Although the method employed in this study was effective to test our goals, several limitations of the current study need to be considered in the design of future work. First, since digit strings were employed for experimental materials, it is not clear whether our findings would be generalized to regular sentences. Future research needs to be done for comparison with regular sentences. The second limitation concerns the recording procedure, in which neutral-focus recordings always preceded corrective-focus ones for all the speakers. Therefore, we need to switch the order of stimuli for some speakers in order to control for the effect of order. Finally, more speakers will help enhance the reliability and validity of future research.

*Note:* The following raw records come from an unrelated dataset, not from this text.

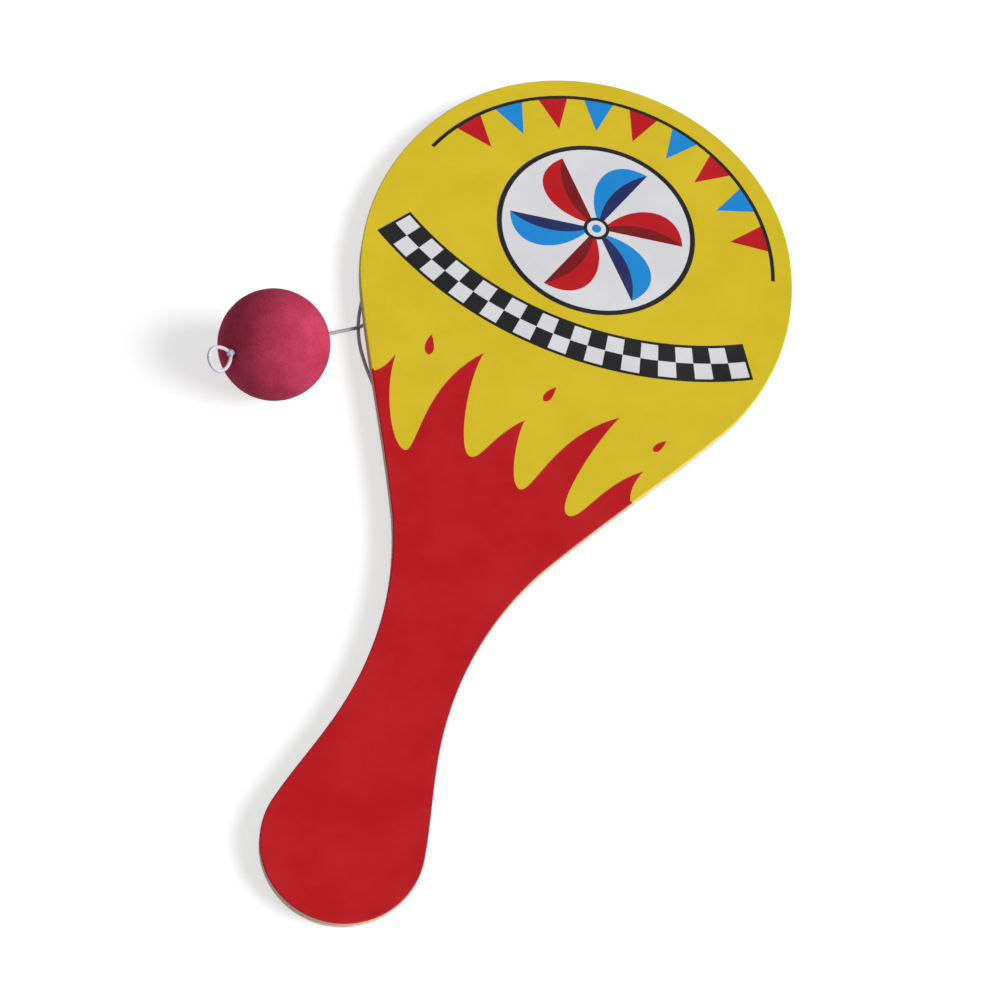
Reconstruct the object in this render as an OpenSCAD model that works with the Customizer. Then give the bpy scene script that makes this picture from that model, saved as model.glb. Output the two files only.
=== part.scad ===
// Paddle ball game: a flat plywood bat, and a sponge ball on an elastic thread stapled to its back.
// The bat lies face up on a table, on its own thread, with the ball beside it.
// The origin is on the back of the board, midway between the staple's legs.
// +Y points to the head, +Z out of the printed face. All sizes are in millimetres.

/* [Board outline] */
// Whole length of the board, head to butt
board_len = 216; // [208:1:228]
// Widest part of the head
head_w = 98.5; // [94:0.5:104]
// Top of the head above the widest line
head_rise = 53.5; // [50:0.5:56]
// Radius of the head's sides
side_r = 61; // [59:0.5:64]
// Narrowest part of the handle, above the end of the butt
neck_rise = 54.5; // [50:0.5:60]
// Width of the handle at its narrowest
neck_w = 19.5; // [17:0.5:23]
// Radius of the hollow curve from the head into the handle
neck_r = 77; // [66:1:80]
// Radius of the hollow curve from the handle into the butt
flare_r = 77; // [60:1:90]
// Width of the round butt
butt_w = 32.5; // [29:0.5:36]

/* [Board layers] */
// Thickness of the back veneer
back_ply_t = 0.8; // [0.6:0.1:1.2]
// Thickness of the middle veneer
core_ply_t = 1.4; // [1:0.1:2.4]
// Thickness of the front veneer
front_ply_t = 0.8; // [0.6:0.1:1.2]
// Thickness of the printed film on the front
film_t = 0.1; // [0.05:0.05:0.2]

/* [Staple] */
// Width over the staple's legs
staple_w = 10; // [8:0.5:13]
// Diameter of the staple's wire
wire_d = 0.7; // [0.5:0.05:0.8]
// Depth of the staple's legs in the board
staple_bite = 2.4; // [1.8:0.1:2.6]
// Centre-line radius of the staple's two bends
staple_bend_r = 0.8; // [0.6:0.1:1]

/* [Ball] */
// Diameter of the ball
ball_d = 24; // [20:0.5:26]
// Ball's centre beside the board's axis, negative to the left
ball_x = -53.8; // [-58:0.1:-52]
// Ball's centre above the widest line, negative towards the handle
ball_y = -52.3; // [-56:0.1:-48]
// Width of the dimple that the thread pulls in the ball at each hole
dimple_d = 3.2; // [3:0.1:4]
// Depth of that dimple
dimple_depth = 0.9; // [0.6:0.1:1.2]

/* [Elastic] */
// Diameter of the elastic thread, slack
thread_d = 0.8; // [0.6:0.05:0.9]
// Width of the knot that stops the thread at the ball
stop_knot_d = 1.9; // [1.6:0.1:2.2]
// Width of the knot beside the staple
anchor_knot_d = 1.7; // [1.5:0.1:1.8]
// Length of that knot
anchor_knot_len = 2.6; // [2:0.1:3.5]
// Length of the loop beyond the ball
loop_len = 6; // [4:0.5:8]
// Width of that loop, between the middles of its strands
loop_w = 5; // [3.5:0.1:6]
// Radius at the middle of the coil's turns
coil_mid_r = 4.7; // [4:0.1:5.5]
// Clear space between turns of the coil, and between its two layers
turn_gap = 0.45; // [0.42:0.01:0.6]
// Turns in each of the coil's two layers
layer_turns = 2; // [1:1:4]

/* [Hidden] */

// Play of the thread in the ball's hole, and of the staple's legs in the wood
hole_play = 0.05;
leg_play = 0.02;
// Air between faces of pieces that move apart
face_gap = 0.05;
// Air over the coil, under the knot in its dimple, and where the thread crosses itself
coil_air = 0.05;
knot_air = 0.15;
cross_air = 0.1;
// How far cuts run past a face
cut = 0.2;
// Facets of the small rounds, the ball, and the thread's tubes
round_fn = 32;
ball_fn = 96;
thread_sides = 8;
coil_sides = 6;
coil_rings = 24;
// Straight steps in each arc of the outline, from the head to the butt
crown_steps = 18;
side_steps = 14;
hollow_steps = 10;
flare_steps = 5;
butt_steps = 18;
// Straight steps in the thread's tail, its run under the staple, its route and its free stretch
tail_steps = 2;
run_steps = 6;
route_steps = 2;
lead_steps = 5;
// Colours of the thread and of the two outer veneers
thread_colour = [0.84, 0.81, 0.86];
veneer_colour = [0.86, 0.78, 0.64];

head_half = head_w / 2;
neck_half = neck_w / 2;
butt_r = butt_w / 2;
ply_t = back_ply_t + core_ply_t + front_ply_t;
board_t = ply_t + film_t;
thread_r = thread_d / 2;
pitch = thread_d + turn_gap;
// The board stands this far off the table, on its coil of thread
lift = thread_d + pitch + coil_air;
floor_z = -lift;
low_z = floor_z + thread_r;

// Outline of the board as tangent arcs. Angles are those of the outward normal.
crown_r = (2 * head_half * side_r - head_half * head_half - head_rise * head_rise)
    / (2 * (side_r - head_rise));
crown_c = [0, head_rise - crown_r];
side_c = [head_half - side_r, 0];
butt_c = [0, head_rise - board_len + butt_r];
shoulder_a = atan2(crown_c.y - side_c.y, crown_c.x - side_c.x);
neck_y = head_rise - board_len + neck_rise;
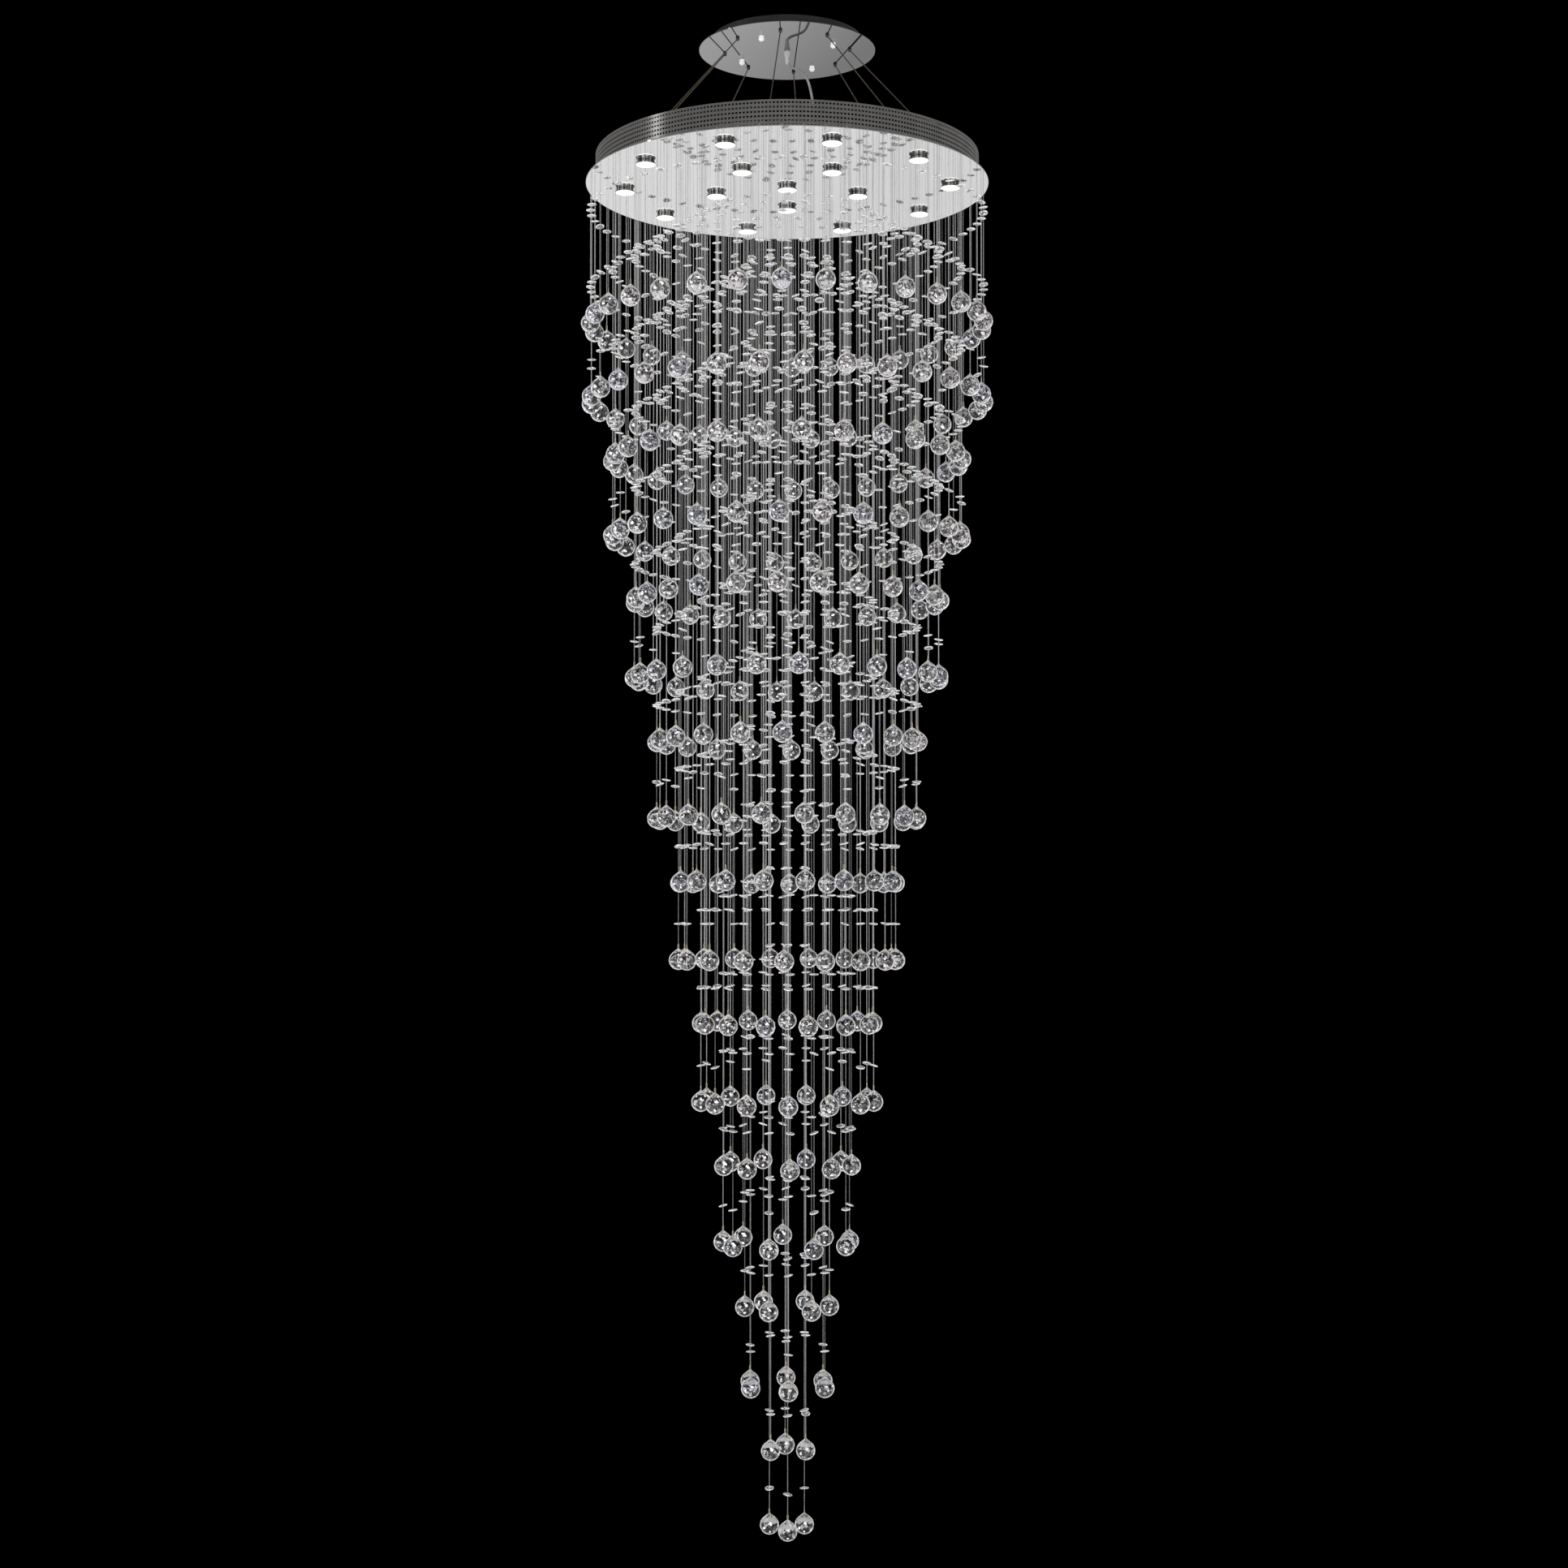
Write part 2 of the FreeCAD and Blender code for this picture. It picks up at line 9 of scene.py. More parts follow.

In conclusion, the current study examined whether Korean learners of English produced a native-like prosodic marking of focus. Our findings revealed that the cut-off point was set quite late between the advanced group and the other learner groups in their acquisition of L2 focus prosody. Both low and intermediate groups did not show on-focus expansion and PFC, indicating that clear interference of L1 was observed in their L2 prosody. Advanced speakers showed clear on-focus expansion but failed to successfully compress all the acoustic cues after focus. This suggests that language proficiency played an important role in the acquisition of L2 prosody to some extent but a certain phenomenon (i.e., PFC in this study) was more difficult to acquire. For future research, it would be interesting to see whether advanced Korean learners of other PFC languages, such as Mandarin, would have similar effects of on-focus expansion and PFC.